Return only the lines running from the line with "Write part 4" down to the line with "return path.point(place) +", both included, exactly as they appear.

Stored data

──────

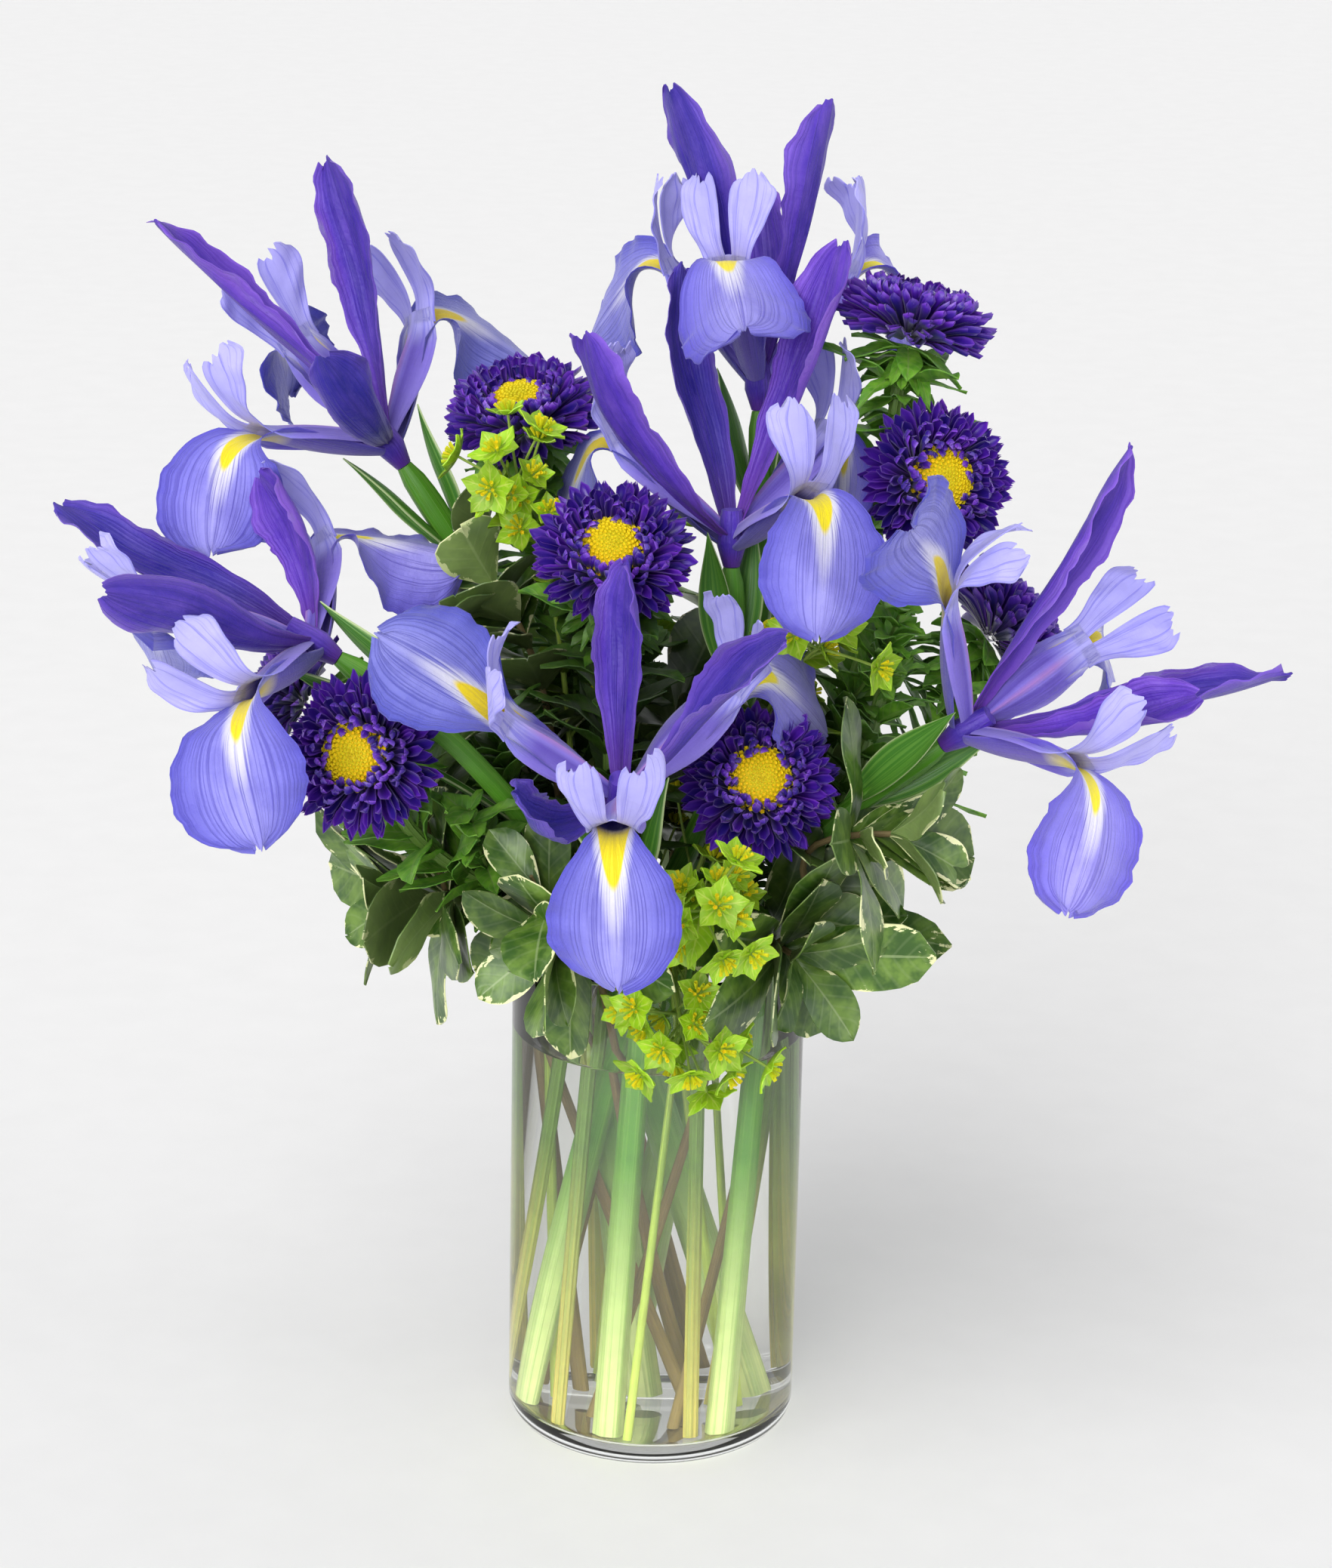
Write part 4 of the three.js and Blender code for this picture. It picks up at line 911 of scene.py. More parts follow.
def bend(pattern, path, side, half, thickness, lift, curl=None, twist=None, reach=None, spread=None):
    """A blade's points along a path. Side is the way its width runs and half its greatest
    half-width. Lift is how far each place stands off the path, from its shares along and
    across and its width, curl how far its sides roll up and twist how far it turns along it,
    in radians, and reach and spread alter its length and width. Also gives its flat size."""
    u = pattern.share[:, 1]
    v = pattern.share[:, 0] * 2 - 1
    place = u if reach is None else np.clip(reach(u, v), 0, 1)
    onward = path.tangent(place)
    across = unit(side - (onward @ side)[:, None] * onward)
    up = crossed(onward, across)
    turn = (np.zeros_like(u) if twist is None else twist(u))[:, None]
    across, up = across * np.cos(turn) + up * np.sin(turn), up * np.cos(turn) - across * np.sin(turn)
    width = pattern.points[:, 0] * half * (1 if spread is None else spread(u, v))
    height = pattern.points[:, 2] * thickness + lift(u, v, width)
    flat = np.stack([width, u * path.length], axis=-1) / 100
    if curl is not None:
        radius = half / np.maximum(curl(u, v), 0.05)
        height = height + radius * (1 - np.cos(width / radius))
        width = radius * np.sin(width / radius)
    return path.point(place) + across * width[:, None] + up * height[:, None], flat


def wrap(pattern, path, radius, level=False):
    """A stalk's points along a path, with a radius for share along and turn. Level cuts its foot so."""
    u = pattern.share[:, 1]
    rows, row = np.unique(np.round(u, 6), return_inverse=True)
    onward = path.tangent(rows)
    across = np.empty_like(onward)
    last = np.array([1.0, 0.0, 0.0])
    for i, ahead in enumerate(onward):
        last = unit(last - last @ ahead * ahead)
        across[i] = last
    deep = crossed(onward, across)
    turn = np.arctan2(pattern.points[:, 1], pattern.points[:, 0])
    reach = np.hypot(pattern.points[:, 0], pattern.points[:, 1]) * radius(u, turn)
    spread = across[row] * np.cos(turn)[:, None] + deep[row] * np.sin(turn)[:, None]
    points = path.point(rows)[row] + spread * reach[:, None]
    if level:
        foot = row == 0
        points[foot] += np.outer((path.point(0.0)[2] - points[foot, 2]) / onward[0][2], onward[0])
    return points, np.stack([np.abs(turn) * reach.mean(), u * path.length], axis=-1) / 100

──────

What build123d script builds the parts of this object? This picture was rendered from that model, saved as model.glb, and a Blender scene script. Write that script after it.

──────

Result for this task
Write part 4 of the three.js and Blender code for this picture. It picks up at line 911 of scene.py. More parts follow.
def bend(pattern, path, side, half, thickness, lift, curl=None, twist=None, reach=None, spread=None):
    """A blade's points along a path. Side is the way its width runs and half its greatest
    half-width. Lift is how far each place stands off the path, from its shares along and
    across and its width, curl how far its sides roll up and twist how far it turns along it,
    in radians, and reach and spread alter its length and width. Also gives its flat size."""
    u = pattern.share[:, 1]
    v = pattern.share[:, 0] * 2 - 1
    place = u if reach is None else np.clip(reach(u, v), 0, 1)
    onward = path.tangent(place)
    across = unit(side - (onward @ side)[:, None] * onward)
    up = crossed(onward, across)
    turn = (np.zeros_like(u) if twist is None else twist(u))[:, None]
    across, up = across * np.cos(turn) + up * np.sin(turn), up * np.cos(turn) - across * np.sin(turn)
    width = pattern.points[:, 0] * half * (1 if spread is None else spread(u, v))
    height = pattern.points[:, 2] * thickness + lift(u, v, width)
    flat = np.stack([width, u * path.length], axis=-1) / 100
    if curl is not None:
        radius = half / np.maximum(curl(u, v), 0.05)
        height = height + radius * (1 - np.cos(width / radius))
        width = radius * np.sin(width / radius)
    return path.point(place) + across * width[:, None] + up * height[:, None], flat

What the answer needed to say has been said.